One of the CSP's "Occasional Papers" accused Huma Abedin, then Hillary Clinton's aide, of being an undercover spy for the Muslim Brotherhood. On June 13, 2012, Republican members of Congress Michele Bachmann, Trent Franks, Louie Gohmert, Thomas Rooney and Lynn Westmoreland, sent a letter to the State Department Inspector General including accusations against Abedin cited to the CSP. The letter and the CSP's accusation were widely denounced as a smear, and achieved "near-universal condemnation", including from several prominent Republicans such as John McCain, John Boehner, Scott Brown, and Marco Rubio.

Writing in Religion Dispatches, Sarah Posner described the organization as "a far-right think tank whose president, Frank Gaffney, was banned from the CPAC [Conservative Political Action Conference] ... because its organizers believed him to be a 'crazy bigot'". The Center for Democratic Values at Queens College, City University of New York has said the center is among the "key players in the Sharīʿah cottage industry", which it describes as a "conspiracy theory" that claims the existence of "secretive power elite groups that conspire to replace sovereign nation-states in order to eventually rule the world".

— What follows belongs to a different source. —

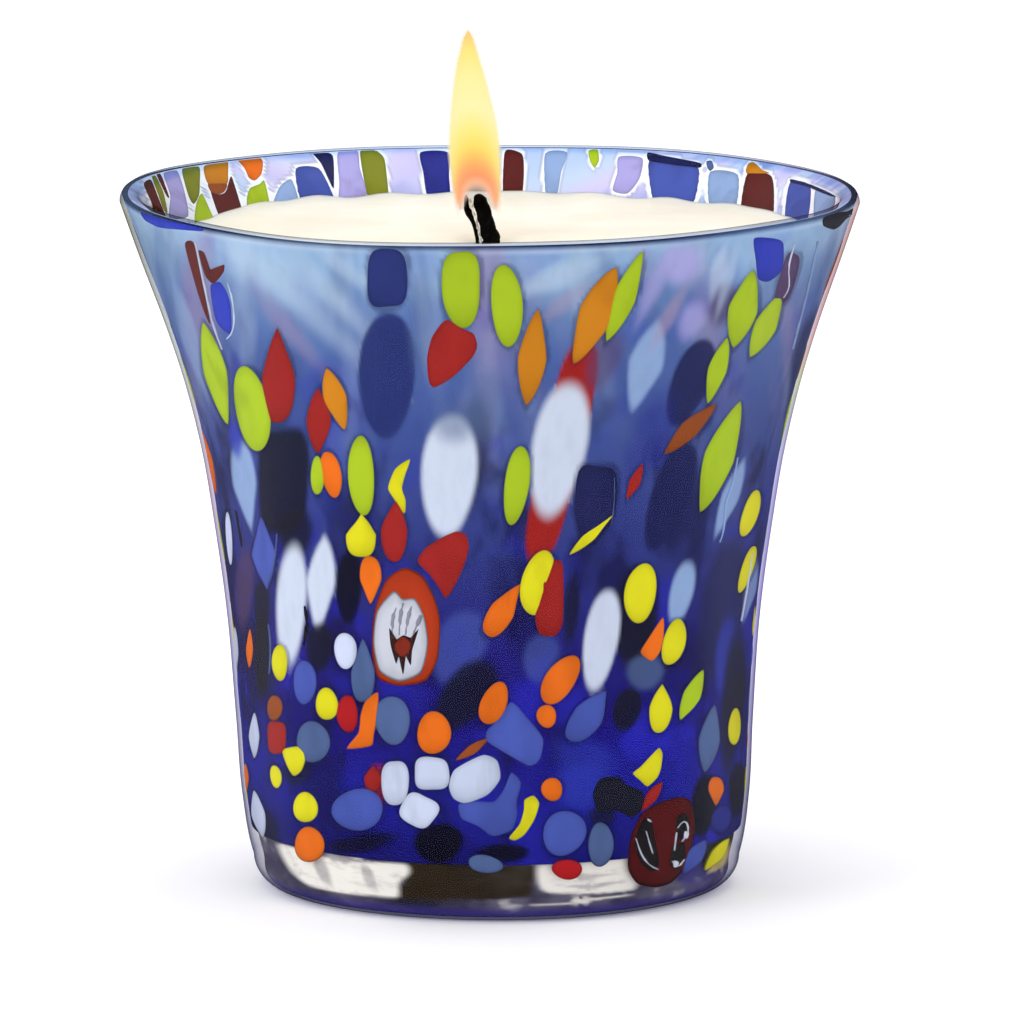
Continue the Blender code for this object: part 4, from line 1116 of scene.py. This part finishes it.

In March 1995, William M. Arkin, a reporter and commentator on military affairs, criticized the CSP's Gaffney as a "maestro of bumper-sticker policy" who "specializes in intensely personal attacks" and who has "never met a flag-waving, pro-defense, anti-Democratic idea he didn't like." Gaffney has also generated controversy for writing in 2010 that the logo of the U.S. Missile Defense Agency "appears ominously to reflect a morphing of the Islamic crescent and star with the Obama campaign logo" and was part of a "worrying pattern of official U.S. submission to Islam".